_JOB:_
Give again only those lines from the start of the entries through the line holding "from FreeCAD import", leaving them as they are.

◇ ◇ ◇ ◇ ◇ ◇ ◇

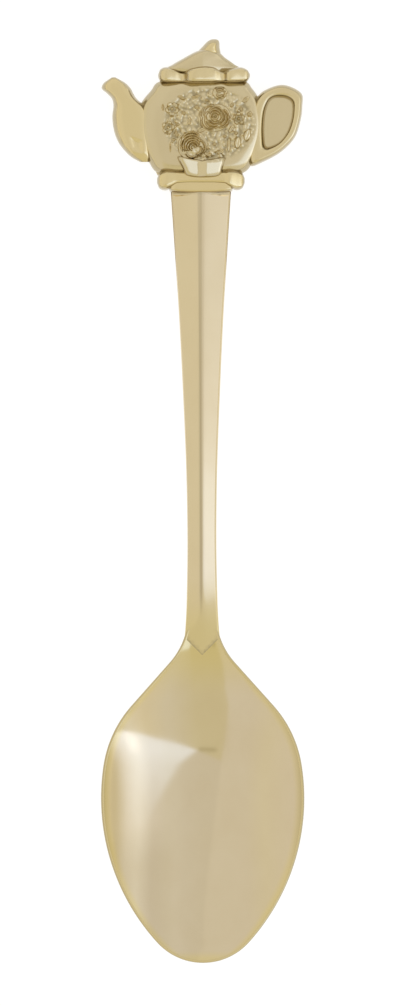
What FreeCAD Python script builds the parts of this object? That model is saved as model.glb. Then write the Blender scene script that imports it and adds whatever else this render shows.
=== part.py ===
import FreeCAD, Part

import math
import os

import Sketcher
from FreeCAD import Placement, Rotation, Vector

# A souvenir spoon lying on its back.  Millimetres, +Z up out of the bowl, +Y from
# the bowl's tip to the teapot finial, origin under the middle of the whole spoon.

DIMENSIONS = (
    # bowl
    ("tip_end", -60.0, "y of the bowl's tip"),
    ("bowl_half_width", 13.2, "half width of the bowl at its widest"),
    ("bowl_depth", 6.2, "outer depth of the bowl, table to rim"),
    ("bowl_wall", 0.9, "thickness of the bowl's sheet at the rim"),
    ("bowl_floor", 0.8, "thickness of the bowl's sheet at the bottom"),
    ("widest_y", -38.6, "y where the bowl is widest"),
    ("flank_radius", 27.9, "outline radius of the bowl's long flanks"),
    ("shoulder_start", -34.25, "y where flank runs into shoulder"),
    ("shoulder_radius", 15.0, "outline radius of the shoulders"),
    ("shoulder_slope", 41.7, "angle of the straight run to the axis, degrees"),
    ("throat_radius", 9.4, "hollow radius that leads into the stem"),
    ("throat_half_width", 2.0, "half width that the hollow radius runs to"),
    ("bowl_end", -17.6, "y where the bowl's outline ends under the stem"),
    ("tongue_half_width", 1.35, "half width of the bowl's brazed tongue"),
    ("tongue_end", -14.0, "y of the end of the tongue"),
    # stem
    ("lap_apex", -20.05, "y of the point of the stem's lap on the bowl"),
    ("lap_arms", -18.1, "y where the lap's point begins"),
    ("stem_end", 39.75, "y of the stem's shoulder at the finial"),
    ("eave_drop", 0.62, "height of the stem's ridge over its side edges"),
    ("tenon_half_width", 2.6, "half width of the stem's tenon"),
    ("tenon_height", 1.3, "height of the stem's tenon"),
    ("tenon_length", 1.0, "length of the stem's tenon"),
    ("tenon_foot", 0.75, "height of the tenon's underside over the table"),
    ("solder_gap", 0.15, "thickness of the solder joints"),
    ("tenon_gap", 0.08, "gap all round a tenon or tongue"),
    # finial, back to front
    ("plate_thickness", 1.1, "thickness of the finial's back plate"),
    ("pot_height", 4.2, "height of the teapot's belly over the table"),
    ("pot_edge", 2.3, "height of the belly at its outline"),
    ("panel_floor", 3.3, "height of the flat floor under the roses"),
    ("panel_half_width", 6.1, "half width of the rose panel"),
    ("panel_half_height", 4.6, "half height of the rose panel"),
    ("panel_y", 48.9, "y of the middle of the rose panel"),
    ("spout_height", 3.0, "height of the spout over the table"),
    ("handle_height", 2.9, "height of the teapot's handle over the table"),
    ("lid_height", 3.4, "height of the lid's dome over the table"),
    ("brim_height", 4.1, "height of the lid's scalloped brim"),
    ("knob_height", 2.8, "height of the lid's knob"),
    ("foot_height", 3.6, "height of the teapot's foot"),
    ("collar_height", 3.2, "height of the collar that holds the stem"),
    ("cup_height", 4.6, "height of the flower cup's front"),
    ("soft_edge", 0.35, "radius of the finial's soft edges"),
    # finial, outline
    ("collar_base", 39.9, "y of the collar's lower face"),
    ("collar_top", 41.1, "y of the collar's upper face"),
    ("collar_half_width", 4.05, "half width of the collar"),
    ("foot_top", 42.5, "y where foot meets belly"),
    ("foot_half_width", 5.6, "half width of the foot"),
    ("belly_top", 54.5, "y where belly meets brim"),
    ("belly_half_width", 8.2, "half width of the belly"),
    ("belly_y", 49.6, "y where the belly is widest"),
    ("belly_base_half", 5.1, "half width of the belly at the foot"),
    ("belly_top_half", 5.6, "half width of the belly at the brim"),
    ("brim_top", 56.3, "y where brim meets lid"),
    ("brim_half_width", 5.9, "half width of the brim"),
    ("lid_top", 58.1, "y where lid meets knob"),
    ("knob_top", 60.0, "y of the top of the knob"),
    # flowers
    ("petal_height", 0.62, "height of a rose's outer petals over the panel"),
    ("heart_height", 0.95, "height of a rose's heart over the panel"),
    ("leaf_height", 0.5, "height of a leaf over the panel"),
    ("bud_radius", 0.3, "radius of a bud at the panel"),
)

# stem stations: y, half width at the eaves, underside, ridge
STEM_STATIONS = (
    (-20.4, 3.60, 3.90, 6.15),
    (-18.1, 2.52, 4.40, 6.55),
    (-15.6, 2.16, 4.75, 7.05),
    (-12.0, 1.98, 4.95, 7.45),
    (-5.0, 1.94, 5.30, 7.90),
    (4.0, 2.10, 5.50, 8.00),
    (14.0, 2.50, 4.70, 7.05),
    (24.0, 3.02, 3.40, 5.65),
    (32.0, 3.50, 2.10, 4.30),
    (39.75, 3.93, 0.55, 2.75),
)

doc = FreeCAD.newDocument("souvenir_spoon")
sheet = doc.addObject("Spreadsheet::Sheet", "Sizes")
for row, (alias, value, note) in enumerate(DIMENSIONS, start=1):
    sheet.set(f"A{row}", alias)
    sheet.set(f"B{row}", str(value))
    sheet.set(f"C{row}", note)
    sheet.setAlias(f"B{row}", alias)
for row, values in enumerate(STEM_STATIONS, start=1):
    for column, name, value in zip("EFGH", ("y", "half", "under", "ridge"), values):
        sheet.set(f"{column}{row}", str(value))
        sheet.setAlias(f"{column}{row}", f"station_{name}_{row:02d}x")
doc.recompute()

ORIGIN_AXIS_Y = -2
ORIGIN_AXIS_X = -1
START = 1
END = 2
CENTRE = 3


def bound(expression):
    """The expression with each {name} written as its cell."""
    words = str(expression)
    return words.replace("{", "Sizes.").replace("}", "")


def bind(item, path, expression):
    item.setExpression(path, bound(expression))


def value_of(expression):
    return float(sheet.evalExpression(bound(expression)))


def new_body(label):
    body = doc.addObject("PartDesign::Body", label)
    body.Label = label
    return body


def sketch_on(body, name, plane="XY_Plane", height=None):
    """A sketch on one of the body's own planes, lifted by an expression."""
    sketch = body.newObject("Sketcher::SketchObject", name)
    support = next(item for item in body.Origin.OriginFeatures if item.Role == plane)
    sketch.AttachmentSupport = [(support, "")]
    sketch.MapMode = "FlatFace"
    if height is not None:
        bind(sketch, "AttachmentOffset.Base.z", height)
    return sketch


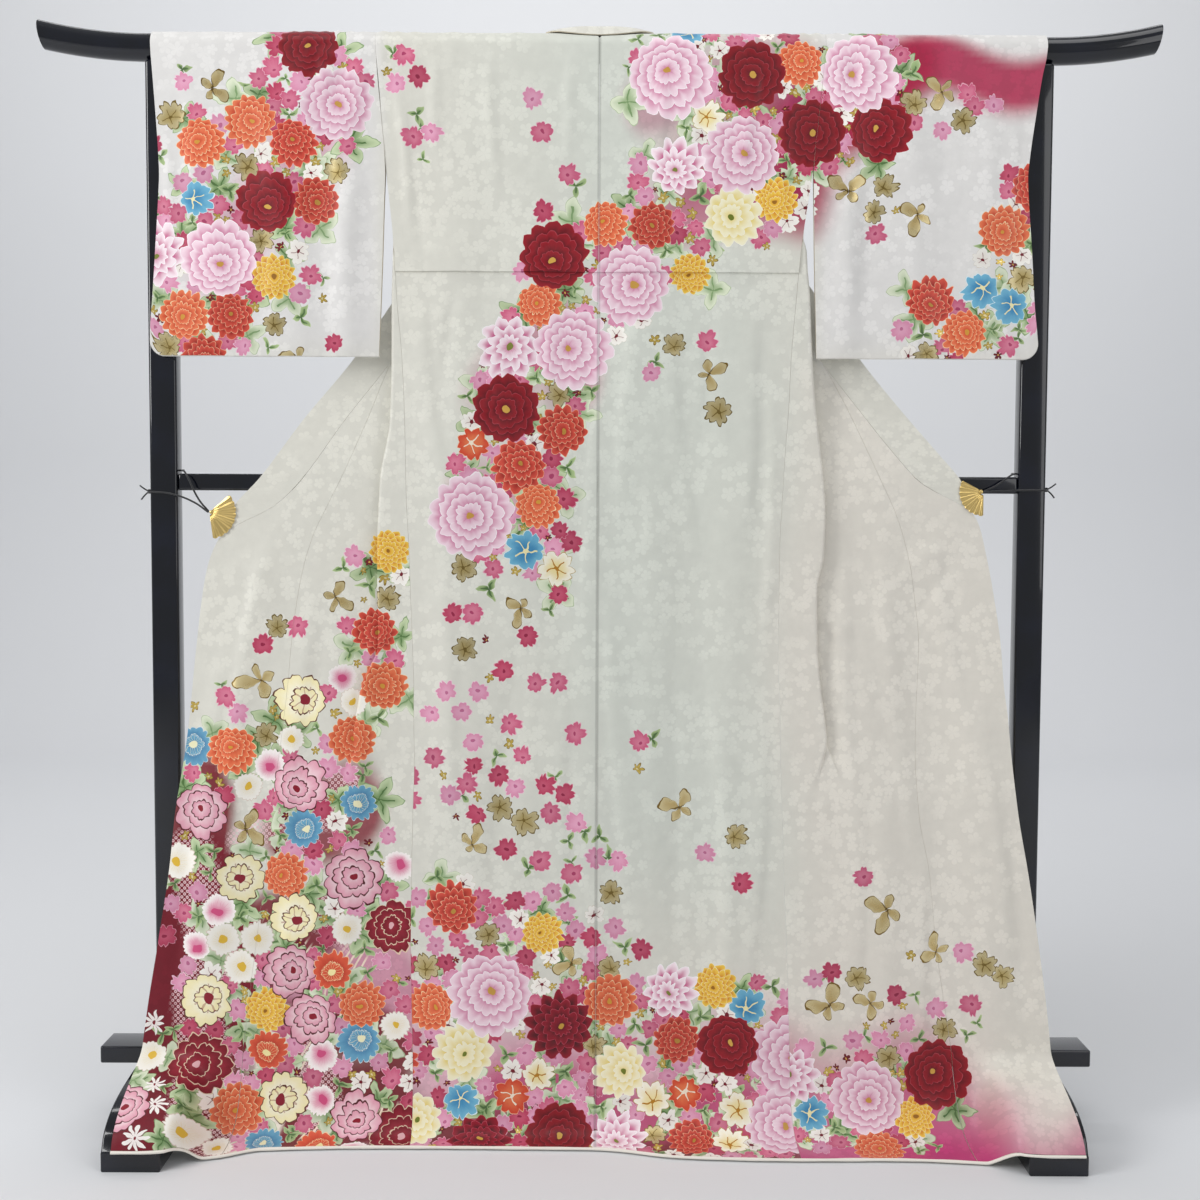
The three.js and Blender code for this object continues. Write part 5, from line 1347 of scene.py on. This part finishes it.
def sweep(name, points, radius, sides):
    """A round rod along a smooth curve through the given points, made a mesh."""
    deselect()
    bpy.ops.curve.primitive_bezier_curve_add(location=(0, 0, 0))
    piece = bpy.context.object
    piece.name = name
    curve = piece.data
    curve.splines.clear()
    spline = curve.splines.new("BEZIER")
    spline.bezier_points.add(len(points) - 1)
    for point, place in zip(spline.bezier_points, points):
        point.co = Vector(place) + Vector((0, SETBACK, 0))
        point.handle_left_type = point.handle_right_type = "AUTO"
    curve.bevel_depth, curve.bevel_resolution, curve.resolution_u = radius, sides // 4 - 1, 12
    curve.use_fill_caps = True
    return piece


def as_mesh(piece):
    """Turns a curve into a mesh."""
    only(piece)
    bpy.ops.object.convert(target="MESH")
    return bpy.context.object


def bar(name, radius, material):
    """The top bar: straight under the garment, swept up past the posts, its ends cut on a slant and eased."""
    stations = [BAR_STRAIGHT + k * (BAR_HALF + 6 * MM - BAR_STRAIGHT) / 6 for k in range(7)]
    lift = [BAR_RISE * ((x - BAR_STRAIGHT) / (BAR_HALF - BAR_STRAIGHT)) ** 2 for x in stations]
    right = [(x, 0, BAR_HEIGHT + z) for x, z in zip(stations, lift)]
    inner = [(x, 0, BAR_HEIGHT) for x in (0.1, 0.35, 0.55)]
    half = inner + right
    piece = as_mesh(sweep(name, [(-x, y, z) for x, y, z in reversed(half)] + half, radius, 64))
    for sign in (-1, 1):
        only(piece)
        bpy.ops.object.mode_set(mode="EDIT")
        bpy.ops.mesh.select_all(action="SELECT")
        cut = Vector((sign * 2 * BAR_RADIUS, 0, -BAR_SLANT)).normalized()
        middle = (sign * (BAR_HALF - BAR_SLANT / 2), SETBACK, BAR_HEIGHT + BAR_RISE)
        bpy.ops.mesh.bisect(plane_co=middle, plane_no=cut, use_fill=True, clear_outer=True)
        bpy.ops.object.mode_set(mode="OBJECT")
    soft = piece.modifiers.new("eased ends", "BEVEL")
    soft.width, soft.segments, soft.limit_method, soft.angle_limit = 2 * MM, 3, "ANGLE", math.radians(60)
    apply_modifiers(piece)
    return dressed(piece, 40, material)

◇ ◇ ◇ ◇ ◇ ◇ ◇

_SOLUTION:_
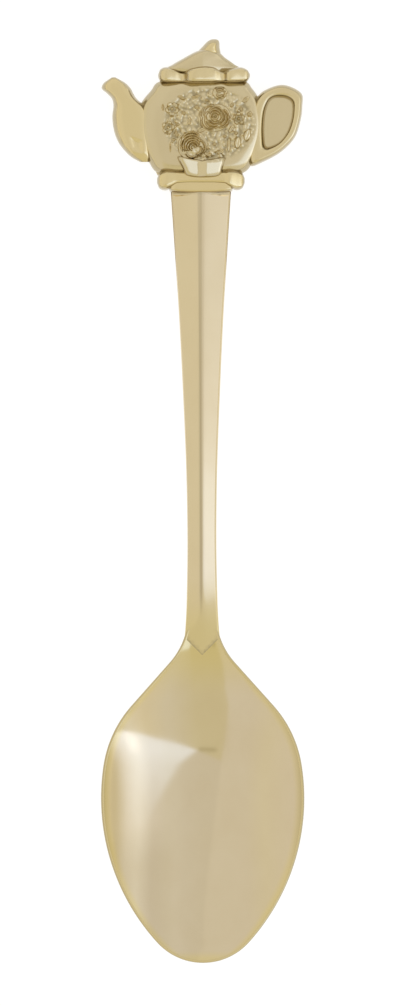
What FreeCAD Python script builds the parts of this object? That model is saved as model.glb. Then write the Blender scene script that imports it and adds whatever else this render shows.
=== part.py ===
import FreeCAD, Part

import math
import os

import Sketcher
from FreeCAD import Placement, Rotation, Vector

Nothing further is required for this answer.